── Data rows
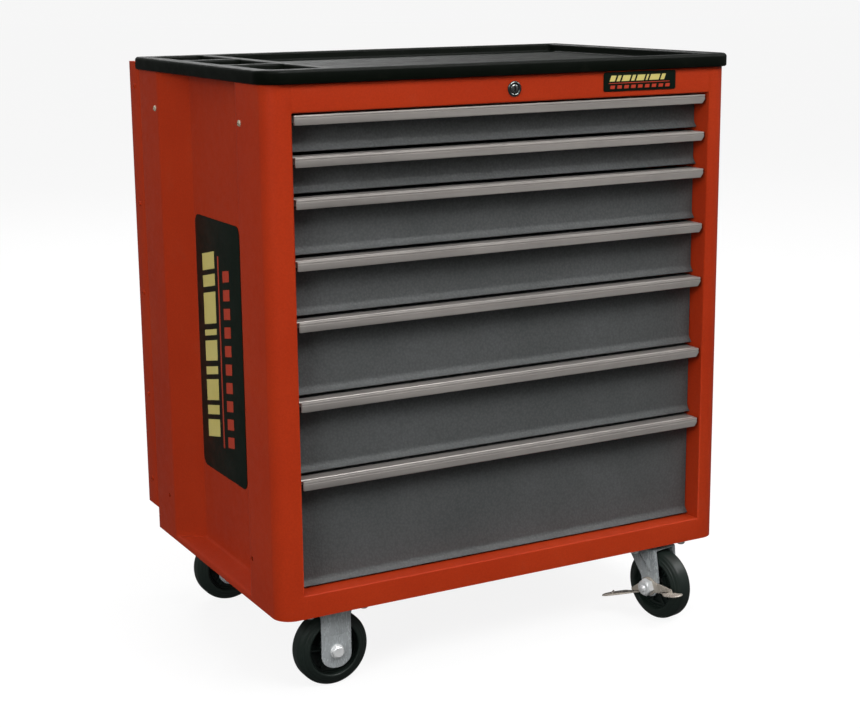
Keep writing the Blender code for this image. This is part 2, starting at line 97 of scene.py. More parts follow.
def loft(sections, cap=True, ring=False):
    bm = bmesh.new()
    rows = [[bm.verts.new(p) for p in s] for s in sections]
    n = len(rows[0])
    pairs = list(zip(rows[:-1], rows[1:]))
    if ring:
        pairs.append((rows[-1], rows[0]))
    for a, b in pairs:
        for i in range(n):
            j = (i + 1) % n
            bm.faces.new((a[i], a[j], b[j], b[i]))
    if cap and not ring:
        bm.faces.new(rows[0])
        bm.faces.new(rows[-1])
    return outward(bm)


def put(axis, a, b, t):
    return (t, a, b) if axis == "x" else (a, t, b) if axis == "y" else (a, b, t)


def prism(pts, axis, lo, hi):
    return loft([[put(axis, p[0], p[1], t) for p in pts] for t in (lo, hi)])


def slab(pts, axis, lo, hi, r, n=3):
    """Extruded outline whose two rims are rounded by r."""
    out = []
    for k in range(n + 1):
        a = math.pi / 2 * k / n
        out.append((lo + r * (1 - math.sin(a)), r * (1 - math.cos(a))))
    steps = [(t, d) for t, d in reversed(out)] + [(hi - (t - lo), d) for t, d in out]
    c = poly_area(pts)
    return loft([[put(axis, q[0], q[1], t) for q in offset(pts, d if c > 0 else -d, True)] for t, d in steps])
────
── Data rows
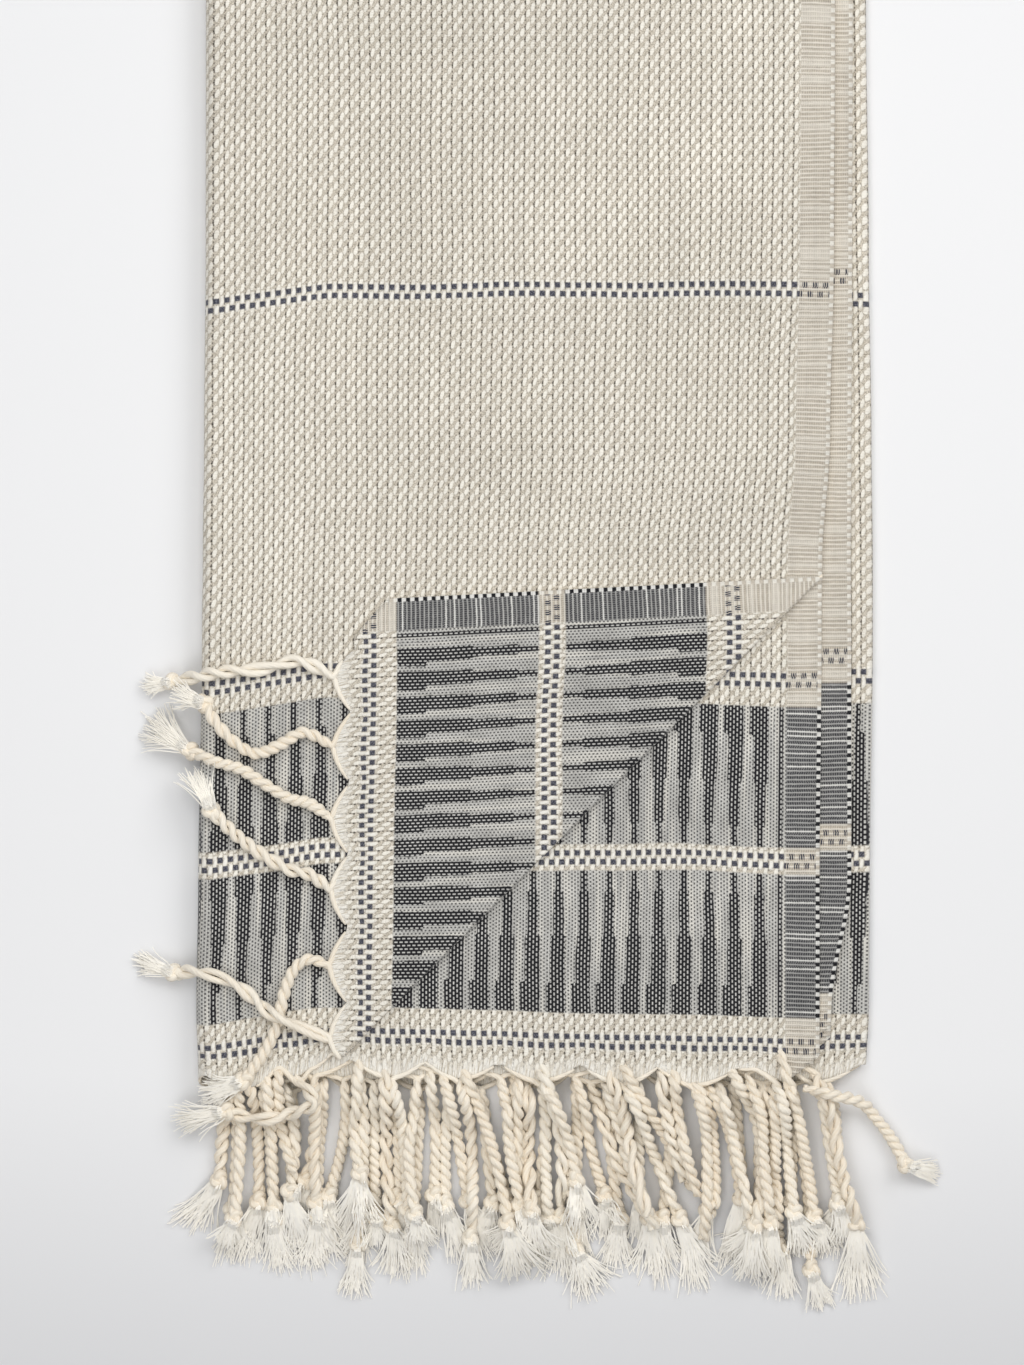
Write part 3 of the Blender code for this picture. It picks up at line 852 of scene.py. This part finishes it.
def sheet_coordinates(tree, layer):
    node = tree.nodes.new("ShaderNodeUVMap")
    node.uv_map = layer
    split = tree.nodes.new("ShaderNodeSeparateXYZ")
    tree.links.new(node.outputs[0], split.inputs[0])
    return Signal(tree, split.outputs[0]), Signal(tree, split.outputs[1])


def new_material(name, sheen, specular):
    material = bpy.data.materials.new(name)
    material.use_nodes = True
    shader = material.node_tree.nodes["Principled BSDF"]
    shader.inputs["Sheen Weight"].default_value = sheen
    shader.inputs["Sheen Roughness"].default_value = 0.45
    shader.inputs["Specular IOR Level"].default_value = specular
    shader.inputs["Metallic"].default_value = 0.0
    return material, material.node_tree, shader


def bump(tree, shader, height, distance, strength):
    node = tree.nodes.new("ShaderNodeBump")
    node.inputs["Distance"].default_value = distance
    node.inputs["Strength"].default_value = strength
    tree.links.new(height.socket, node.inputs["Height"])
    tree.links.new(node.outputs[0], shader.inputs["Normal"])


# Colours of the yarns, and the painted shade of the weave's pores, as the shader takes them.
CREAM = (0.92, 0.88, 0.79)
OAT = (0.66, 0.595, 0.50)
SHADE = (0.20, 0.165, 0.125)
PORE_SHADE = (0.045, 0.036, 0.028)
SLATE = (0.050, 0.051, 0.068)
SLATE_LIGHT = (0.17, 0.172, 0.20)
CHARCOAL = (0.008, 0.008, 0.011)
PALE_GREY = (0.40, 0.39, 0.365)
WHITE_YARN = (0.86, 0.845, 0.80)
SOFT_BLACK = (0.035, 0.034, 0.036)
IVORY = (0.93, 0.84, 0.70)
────
**The problem**
Only the lines from the one bearing "Keep writing the" through the one bearing "return loft([[put(axis, q[0], q[1], t)" should be repeated, exactly as given.

**Expected output**
Keep writing the Blender code for this image. This is part 2, starting at line 97 of scene.py. More parts follow.
def loft(sections, cap=True, ring=False):
    bm = bmesh.new()
    rows = [[bm.verts.new(p) for p in s] for s in sections]
    n = len(rows[0])
    pairs = list(zip(rows[:-1], rows[1:]))
    if ring:
        pairs.append((rows[-1], rows[0]))
    for a, b in pairs:
        for i in range(n):
            j = (i + 1) % n
            bm.faces.new((a[i], a[j], b[j], b[i]))
    if cap and not ring:
        bm.faces.new(rows[0])
        bm.faces.new(rows[-1])
    return outward(bm)


def put(axis, a, b, t):
    return (t, a, b) if axis == "x" else (a, t, b) if axis == "y" else (a, b, t)


def prism(pts, axis, lo, hi):
    return loft([[put(axis, p[0], p[1], t) for p in pts] for t in (lo, hi)])


def slab(pts, axis, lo, hi, r, n=3):
    """Extruded outline whose two rims are rounded by r."""
    out = []
    for k in range(n + 1):
        a = math.pi / 2 * k / n
        out.append((lo + r * (1 - math.sin(a)), r * (1 - math.cos(a))))
    steps = [(t, d) for t, d in reversed(out)] + [(hi - (t - lo), d) for t, d in out]
    c = poly_area(pts)
    return loft([[put(axis, q[0], q[1], t) for q in offset(pts, d if c > 0 else -d, True)] for t, d in steps])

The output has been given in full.